Default peering rule number 1 with the SSL incapable flag matches any SSL connection whose IP address and destination port appear in the list of bypassed clients and servers under the appliance’s main SSL settings. The bypass list includes the IP addresses and port numbers of SSL servers that the appliance is bypassing because it couldn’t match the common name of the server’s certificate with one in its certificate pool. The list also includes servers and clients whose IP address and port combination have experienced an SSL handshake failure (a handshake failure can occur when the appliance can’t find the issuer of a server certificate on its list of trusted certificate authorities).
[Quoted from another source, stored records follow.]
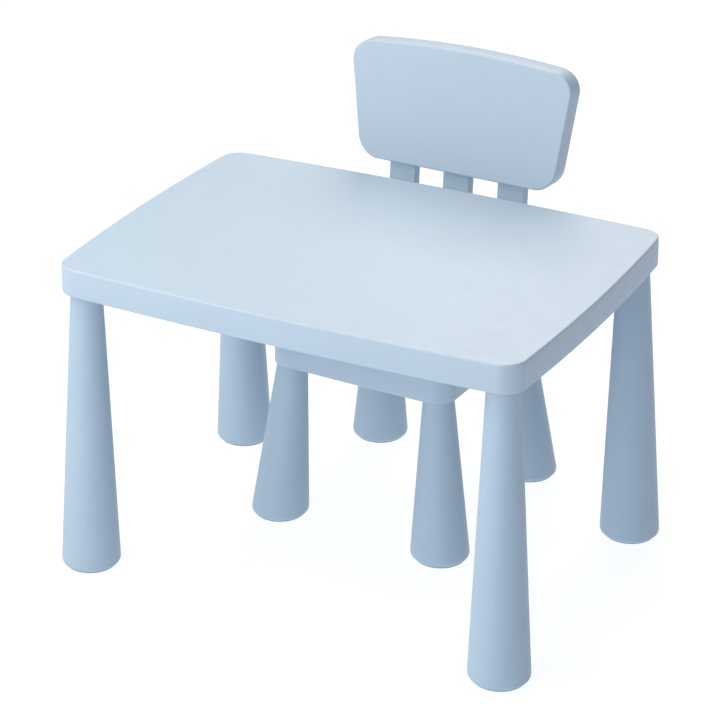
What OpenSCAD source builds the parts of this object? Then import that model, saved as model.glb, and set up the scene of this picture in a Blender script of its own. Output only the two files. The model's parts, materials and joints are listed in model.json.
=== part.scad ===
// Child's table with four cone legs, and its chair tucked in behind it.
// Millimetres, +Z up. The origin is on the floor under the middle of the set.
// X runs along the table's long side. The chair stands on the +Y side and
// faces the table. Front is -Y and left is -X on both pieces.

/* [Table top] */
// Length of the table top, left to right
table_l = 770; // [680:10:860]
// Depth of the table top, front to back
table_w = 550; // [480:10:620]
// Height of the table
table_h = 509; // [460:1:560]
// Height of the skirt round the table top
table_skirt = 45; // [38:1:52]
// Radius of the table's plan corners
table_corner_r = 30; // [22:1:40]
// How far the long sides bulge at their middle
long_bow = 10; // [4:0.5:14]
// How far the short sides bulge at their middle
short_bow = 10; // [3:0.5:12]

/* [Legs] */
// Distance of a table leg's top centre from the table's short and long sides
table_leg_inset = [43, 44.5];
// How far a table leg's foot stands outside its top, along X and along Y
table_leg_splay = [6.5, 10.5];
// Radius at the top of a leg, where it meets its socket
leg_top_r = 24; // [22:0.5:26]
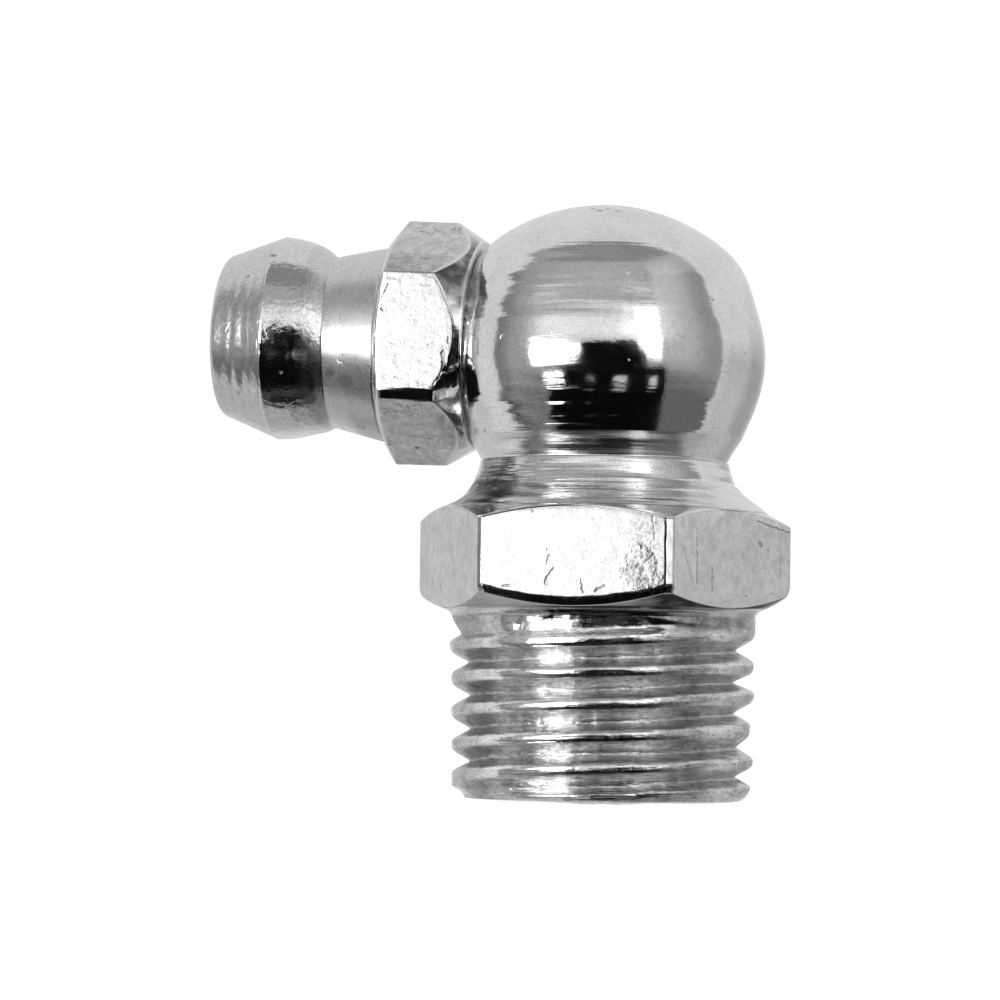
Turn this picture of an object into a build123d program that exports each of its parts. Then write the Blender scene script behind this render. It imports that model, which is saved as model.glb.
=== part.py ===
from build123d import *
import os
from math import cos, sin, tan, radians, sqrt

# 90 degree grease nipple: a turned hexagon body with a ball head, and a
# hexagon-shouldered nipple screwed into a flat on the side of the ball.
#
# Frame: origin at the centre of the thread's free end face, +Z up along the
# thread axis, the side nipple pointing towards -X. Millimetres, degrees.

os.makedirs("parts", exist_ok=True)

# ---------------------------------------------------------------- dimensions
# connecting thread, M10 x 1, as a plain cylinder at its major radius
thread_r = 5.0
thread_chamfer = 0.55
collar_top_z = 6.13          # plain collar above the last thread turn

# hexagon flange, 11 mm nominal across flats, corners turned off
hex_af = 10.88
hex_corner_r = 6.25
hex_low_z = 6.95             # corner height where the lower cone starts
hex_high_z = 9.26            # corner height where the upper cone ends
hex_cone_angle = 28.0        # slope of both cones from the horizontal
under_cone_r = 5.20          # inner end of the lower cone
upper_cone_r = 5.35          # inner end of the upper cone

# concave neck between flange and ball
neck_r = 4.11
neck_z = 11.26
neck_mid = (4.49, 10.45)

# ball head, form turned, a little fuller at its shoulder than a true sphere
ball_belly = (5.306, 14.73)
ball_low_mid = (4.98, 13.11)
ball_side_mid = (5.155, 15.91)
ball_side_top = (4.80, 17.11)
ball_shoulder_mid = (4.64, 17.56)
ball_crown_edge = (4.36, 18.01)
ball_top_z = 19.88
ball_crown_r = 6.02

# drilled passages in the body
bore_r = 1.6
bore_top_z = 15.6
cross_hole_r = 3.0
cross_hole_end_u = 0.35      # flat bottom of the cross hole
drill_point = 59.0           # half of the drill's point angle

# side nipple: distances u run along its axis from the body axis outwards
nipple_z = 15.03             # height where the nipple axis meets the body axis
nipple_rise = 2.5            # the axis rises by this much towards its tip
seat_u = 4.2                 # spot-faced flat on the ball, and nipple shoulder
spot_r = 3.6
shank_r = 2.99
shank_end_u = 0.9
nipple_hex_af = 7.12
nipple_hex_back_r = 3.49
nipple_hex_back_u = 5.27     # long 30 degree cone up to the hexagon's corners
nipple_hex_front_u = 6.80
nipple_hex_face_u = 7.15
nipple_hex_face_r = 3.50
neck_start_r = 3.33
neck_bulge = (8.20, 3.17)
waist = (9.28, 2.84)
head_back = (9.90, 3.22)
head_back_mid = (10.35, 3.345)
head_r = 3.42
head_band_u0 = 10.75
head_band_u1 = 11.20
head_front = (11.50, 3.36)
nose_r = 2.70
nose_u = 12.92
nose_edge = 0.10

# check valve inside the nipple
inlet_r = 0.80
inlet_depth = 0.45
inlet_chamfer = 0.15
chamber_r = 1.40
lip_r = 0.95                 # lip turned in over the spring at the shank end
lip_u = 1.60
ball_r = 1.25
ball_gap = 0.03              # running gap between ball and seat
wire_r = 0.15
spring_mean_r = 0.98
spring_gap = 0.03

# ------------------------------------------------------------ derived points
slope = tan(radians(hex_cone_angle))
under_cone_z = hex_low_z - (hex_corner_r - under_cone_r) * slope
upper_cone_z = hex_high_z + (hex_corner_r - upper_cone_r) * slope

c, s = cos(radians(nipple_rise)), sin(radians(nipple_rise))
along = Vector(-c, 0, s)     # nipple axis, outwards
across = Vector(s, 0, c)     # square to it, upwards
hub = Vector(0, 0, nipple_z)
nipple_axis = Axis(hub, along)
# profile plane: local x is u, local y is the radius
nipple_plane = Plane(origin=hub, x_dir=along, z_dir=(0, 1, 0))


def section(u):
    """Plane square to the nipple axis at distance u, local x pointing up."""
    return Plane(origin=hub + along * u, x_dir=across, z_dir=along)


# ---------------------------------------------------------------- angle body
with BuildPart() as angle_body:
    # one revolved blank: thread, collar, flange, neck and ball
    with BuildSketch(Plane.XZ) as blank:
        with BuildLine():
            Polyline(
                (0, 0),
                (thread_r - thread_chamfer, 0),
                (thread_r, thread_chamfer),
                (thread_r, collar_top_z),
            )
            ThreePointArc(
                (thread_r, collar_top_z),
                (thread_r + 0.055, collar_top_z + 0.135),
                (under_cone_r, under_cone_z),
            )
            Polyline(
                (under_cone_r, under_cone_z),
                (hex_corner_r, hex_low_z),
                (hex_corner_r, hex_high_z),
                (upper_cone_r, upper_cone_z),
            )
            ThreePointArc((upper_cone_r, upper_cone_z), neck_mid, (neck_r, neck_z))
            ThreePointArc((neck_r, neck_z), ball_low_mid, ball_belly)
            ThreePointArc(ball_belly, ball_side_mid, ball_side_top)
            ThreePointArc(ball_side_top, ball_shoulder_mid, ball_crown_edge)
            crown_z0 = ball_top_z - ball_crown_r
            crown_mid_r = 2.3
            ThreePointArc(
                ball_crown_edge,
                (crown_mid_r, crown_z0 + sqrt(ball_crown_r**2 - crown_mid_r**2)),
                (0, ball_top_z),
            )
            Line((0, ball_top_z), (0, 0))
        make_face()
    revolve(axis=Axis.Z)

    # six flats, with one corner on each side of the X axis
    with BuildSketch(Plane.XY.offset(collar_top_z)) as flats:
        Circle(hex_corner_r + 2)
        RegularPolygon(hex_af / 2, 6, major_radius=False, rotation=0, mode=Mode.SUBTRACT)
    extrude(amount=upper_cone_z - collar_top_z + 0.02, mode=Mode.SUBTRACT)

    # spot face for the nipple's shoulder
    with BuildSketch(section(seat_u)) as spot:
        Circle(spot_r)
    extrude(amount=3, mode=Mode.SUBTRACT)

    # cross hole for the nipple's shank
    with BuildSketch(section(cross_hole_end_u)) as cross:
        Circle(cross_hole_r)
    extrude(amount=seat_u - cross_hole_end_u + 0.5, mode=Mode.SUBTRACT)

    # grease bore up the thread axis, with its drill point
    with BuildSketch(Plane.XZ) as bore:
        with BuildLine():
            Polyline(
                (0, -1),
                (bore_r, -1),
                (bore_r, bore_top_z),
                (0, bore_top_z + bore_r / tan(radians(drill_point))),
                close=True,
            )
        make_face()
    revolve(axis=Axis.Z, mode=Mode.SUBTRACT)

    # countersink at the thread's mouth
    mouth = angle_body.edges().filter_by(GeomType.CIRCLE).group_by(Axis.Z)[0].sort_by(
        SortBy.RADIUS
    )[0]
    chamfer(mouth, 0.25)

angle_body.part.label = "angle_body"

# --------------------------------------------------------------- side nipple
seat_cone_u = nose_u - inlet_depth                      # cone starts here
chamber_u = seat_cone_u - (chamber_r - inlet_r)         # 45 degree seat

with BuildPart() as side_nipple:
    with BuildSketch(nipple_plane) as profile:
        with BuildLine():
            Polyline(
                (shank_end_u, lip_r),
                (shank_end_u, shank_r - 0.25),
                (shank_end_u + 0.25, shank_r),
                (seat_u, shank_r),
                (seat_u, nipple_hex_back_r),
                (nipple_hex_back_u, nipple_hex_af / 2 / cos(radians(30))),
                (nipple_hex_front_u, nipple_hex_af / 2 / cos(radians(30))),
                (nipple_hex_face_u, nipple_hex_face_r),
                (nipple_hex_face_u, neck_start_r),
            )
            ThreePointArc((nipple_hex_face_u, neck_start_r), neck_bulge, waist)
            Line(waist, head_back)
            ThreePointArc(head_back, head_back_mid, (head_band_u0, head_r))
            Polyline(
                (head_band_u0, head_r),
                (head_band_u1, head_r),
                head_front,
                (nose_u - nose_edge, nose_r),
                (nose_u, nose_r - nose_edge),
                (nose_u, inlet_r + inlet_chamfer),
                (nose_u - inlet_chamfer, inlet_r),
                (seat_cone_u, inlet_r),
                (chamber_u, chamber_r),
                (lip_u, chamber_r),
                (lip_u, lip_r),
                (shank_end_u, lip_r),
            )
        make_face()
    revolve(axis=nipple_axis)

    # six flats, with one corner on top and one below
    with BuildSketch(section(seat_u - 0.02)) as nipple_flats:
        Circle(5.5)
        RegularPolygon(nipple_hex_af / 2, 6, major_radius=False, rotation=0, mode=Mode.SUBTRACT)
    extrude(amount=nipple_hex_face_u - seat_u + 0.04, mode=Mode.SUBTRACT)

side_nipple.part.label = "side_nipple"

# ---------------------------------------------------------------- check ball
# the ball rests on the 45 degree seat: its centre lies sqrt(2) radii from
# the point where the seat's cone would meet the axis
ball_u = seat_cone_u + inlet_r - (ball_r + ball_gap) * sqrt(2)

with BuildPart() as check_ball:
    with BuildSketch(nipple_plane) as half_disc:
        with BuildLine():
            ThreePointArc((ball_u - ball_r, 0), (ball_u, ball_r), (ball_u + ball_r, 0))
            Line((ball_u + ball_r, 0), (ball_u - ball_r, 0))
        make_face()
    revolve(axis=nipple_axis)

check_ball.part.label = "check_ball"

# -------------------------------------------------------------- check spring
# round wire helix between the turned-in lip and the back of the ball
spring_start_u = lip_u + wire_r + spring_gap
spring_end_u = ball_u - sqrt((ball_r + wire_r + spring_gap) ** 2 - spring_mean_r**2)
spring_turns = 8
spring_pitch = (spring_end_u - spring_start_u) / spring_turns

with BuildPart() as check_spring:
    with BuildLine() as wire_path:
        Helix(
            pitch=spring_pitch,
            height=spring_end_u - spring_start_u,
            radius=spring_mean_r,
            center=hub + along * spring_start_u,
            direction=along,
        )
    with BuildSketch(Plane(origin=wire_path.line @ 0, z_dir=wire_path.line % 0)) as wire_section:
        Circle(wire_r)
    sweep(is_frenet=True)

check_spring.part.label = "check_spring"

# --------------------------------------------------------------------- files
export_step(angle_body.part, "parts/angle_body.step")
export_step(side_nipple.part, "parts/side_nipple.step")
export_step(check_ball.part, "parts/check_ball.step")
export_step(check_spring.part, "parts/check_spring.step")

for piece in (angle_body, side_nipple, check_ball, check_spring):
    box = piece.part.bounding_box()
    print(
        piece.part.label,
        "volume", round(piece.part.volume, 3),
        "from", tuple(round(v, 3) for v in box.min),
        "to", tuple(round(v, 3) for v in box.max),
        "valid", piece.part.is_valid,
    )
print("ball centre u", round(ball_u, 4), "spring", round(spring_start_u, 4), round(spring_end_u, 4))
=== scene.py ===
import math

import bpy
import numpy as np
from mathutils import Matrix, Vector


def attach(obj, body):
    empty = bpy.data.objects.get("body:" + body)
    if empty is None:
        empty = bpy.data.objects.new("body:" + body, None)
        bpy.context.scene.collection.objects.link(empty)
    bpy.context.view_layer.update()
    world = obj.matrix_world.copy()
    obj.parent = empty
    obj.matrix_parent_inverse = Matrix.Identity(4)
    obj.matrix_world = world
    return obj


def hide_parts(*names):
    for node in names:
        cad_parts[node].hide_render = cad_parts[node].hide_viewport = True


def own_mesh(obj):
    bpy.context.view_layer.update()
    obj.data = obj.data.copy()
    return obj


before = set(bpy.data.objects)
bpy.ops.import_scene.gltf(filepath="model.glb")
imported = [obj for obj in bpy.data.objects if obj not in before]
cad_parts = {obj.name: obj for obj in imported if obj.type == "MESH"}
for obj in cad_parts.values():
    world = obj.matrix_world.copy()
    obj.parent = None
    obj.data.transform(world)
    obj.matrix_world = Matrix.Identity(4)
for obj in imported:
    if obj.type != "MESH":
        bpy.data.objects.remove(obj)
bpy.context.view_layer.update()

MM = 0.001
TAU = 2 * math.pi

# =====================================================================
# small numeric helpers
# =====================================================================


def smooth(a, b, x):
    """0 below a, 1 above b, smooth between."""
    t = np.clip((np.asarray(x, float) - a) / (b - a), 0, 1)
    return t * t * (3 - 2 * t)


def noise1(x, seed, period=None):
    """Smooth value noise, -1..1, one lattice cell per unit of x."""
    x = np.asarray(x, float)
    n = 4096 if period is None else int(period)
    g = np.random.RandomState(seed).rand(n) * 2 - 1
    i = np.floor(x).astype(int)
    f = x - i
    f = f * f * (3 - 2 * f)
    return g[i % n] * (1 - f) + g[(i + 1) % n] * f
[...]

After a server or client appears in the bypass list, follow-on connections to the same destination IP and port number always match rule number 1.
Default peering rule number 2 with the SSL capable flag matches connections on port 443 that did not match default peering rule number 1. The appliance attempts to discover certificate matches for servers answering on port 443. For all connections that match, the SteelHead performs both enhanced autodiscovery and SSL acceleration.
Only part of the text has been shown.